Our current peer to peer has groups on a couple of "servers". And some
shares. Our problem has always been the dual funcionality of many
employees. How do you guys go about defining your groups. Do you have
many groups? Do you see this problem also and how do you overcome it?
Thanks.
"Paul Bergson" <pbergson@xxxxxxxxxxxxxxxxx> wrote in message
news:%23tV5fsyrGHA.4844@xxxxxxxxxxxxxxxxxxxxxxx
You are a very small shop. Your need for a complicated OU structure
would only create unneeded complexities. The OU scenario for you should
probably fall on geographical boundries, personally I wouldn't even do
that, but that is just me. You should define your user access of data
via group control, assigning permissions to the groups and maintain group
membership to provide users access to these folders.
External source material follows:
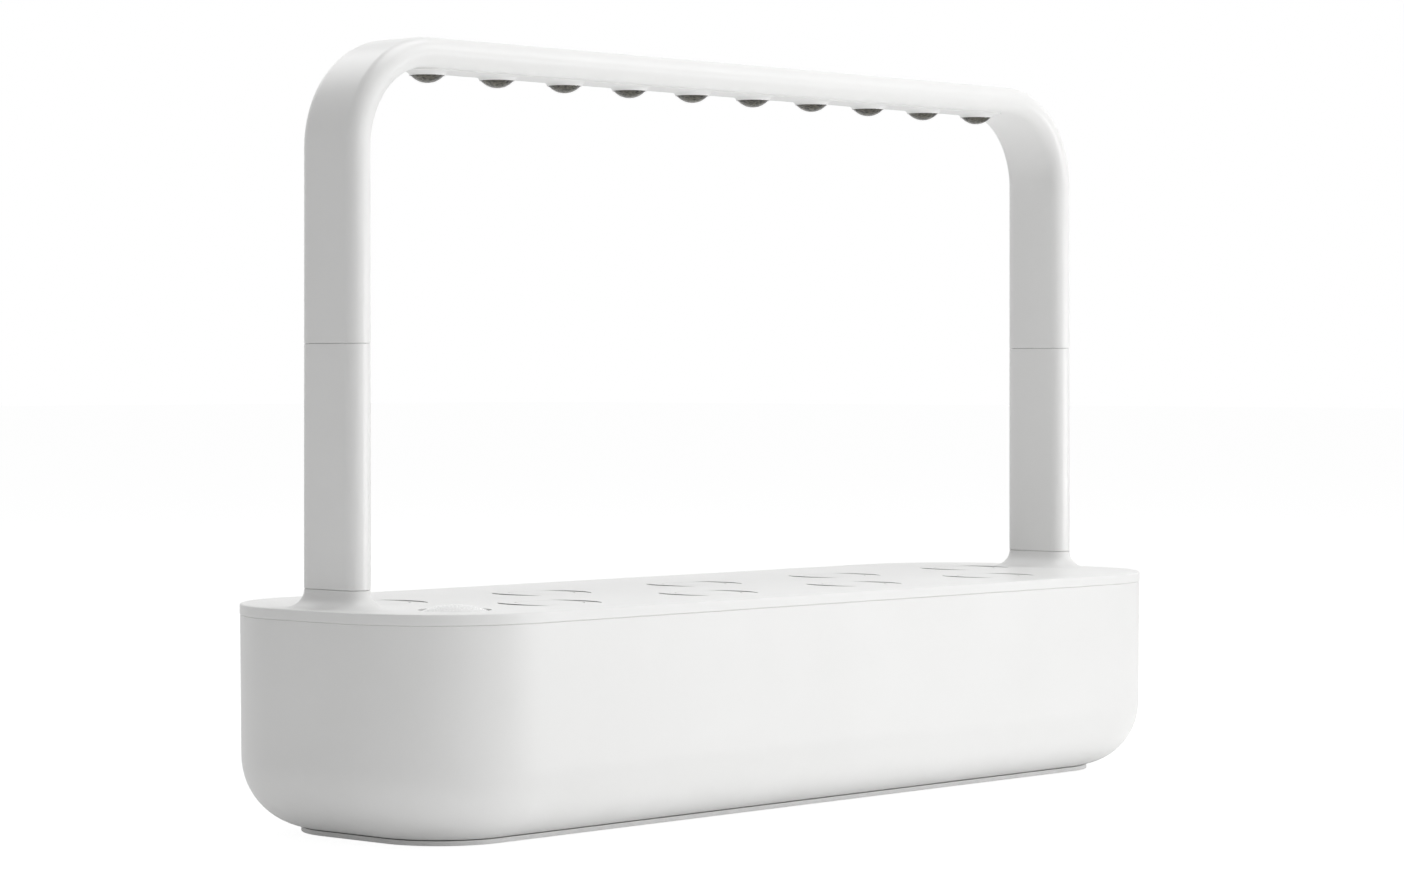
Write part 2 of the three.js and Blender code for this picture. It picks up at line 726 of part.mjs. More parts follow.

I also work for a Power Utility but we are much larger more of a midsized
firm with about 1,500 users. We have some OU structure but it is simple
we control all access via group membership.
--
Paul Bergson MCT, MCSE, MCSA, Security+, CNE, CNA, CCA
http://www.pbbergs.com
Please no e-mails, any questions should be posted in the NewsGroup
This posting is provided "AS IS" with no warranties, and confers no
rights.
"SStory" <nospam@xxxxxxxxxx> wrote in message
news:ODZDYdyrGHA.4424@xxxxxxxxxxxxxxxxxxxxxxx
We are relatively small organization as compared to some. We have 100+
employees, but only 50-60 are users. We have four geographical
sites--most things happen at site #1. We are a utility company. We are
planning to implement Server 2003 AD on a new server. The current
network is just one big peer-to-peer.
In trying to properly design the AD the first time, I have read Mark
Minasi's book (around 1600p) and some other resources. The main
questions that I'm uncertain as to how to answer involve OU's.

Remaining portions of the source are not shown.